A pair of Tampa judges caught wind of Guedes’ scheme when she appeared in a Hillsborough courtroom in December 2015. She went there with a Tampa man who had sought her help in filing a domestic violence petition. Like everyone else, he didn’t know she was not a lawyer.

She tried to contact both judges Frances Perrone and Chet Tharpe in an effort to have the case heard the same day, court records state.

A petition the Florida Bar later filed accusing Guedes of the unlicensed practice of law states that Judge Perrone later granted the man a temporary injunction and directed her judicial assistant to give his lawyer a courtesy call.

But the judge and her assistant could not find Guedes in the Florida Bar’s lawyer directory. They found her phone number through a Google search. When asked by the judicial assistant if she was a lawyer, the Bar’s petition states, Guedes replied, “You can just scratch through that part (of the petition)."
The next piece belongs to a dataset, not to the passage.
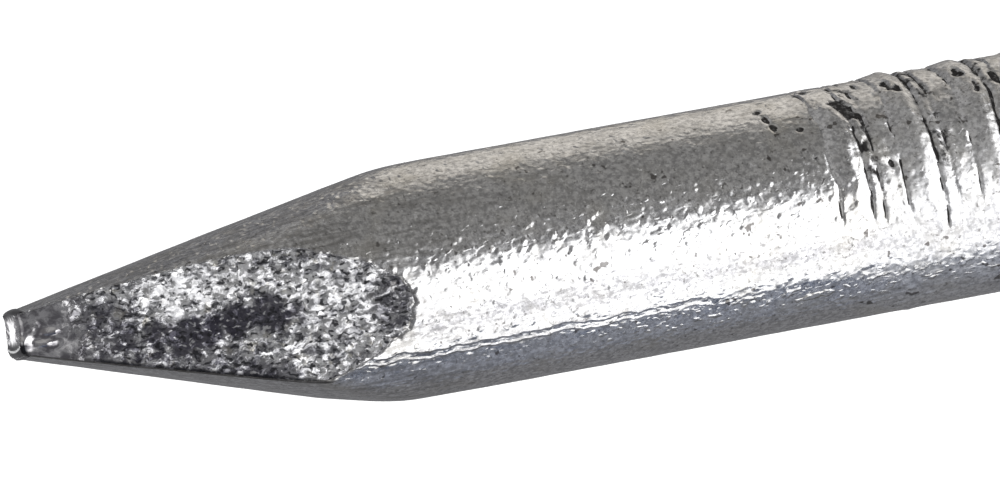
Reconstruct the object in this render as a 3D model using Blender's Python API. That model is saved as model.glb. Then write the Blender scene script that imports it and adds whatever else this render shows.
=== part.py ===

In a response to the Florida Bar’s case against her, Guedes denied allegations that she practiced law without a license and claimed that she merely assisted clients with court paperwork and translation services. But in an agreement filed with the Florida Supreme Court in February, she agreed to pay back the money she had taken from clients and to never hold herself out as an attorney again.

Guedes did not return multiple messages left for comment for this story. Her attorney in the federal case, Jason Mayberry, likewise did not respond to a request for comment.

Guedes is due in court for a plea hearing in December. She faces a minimum of two years in prison.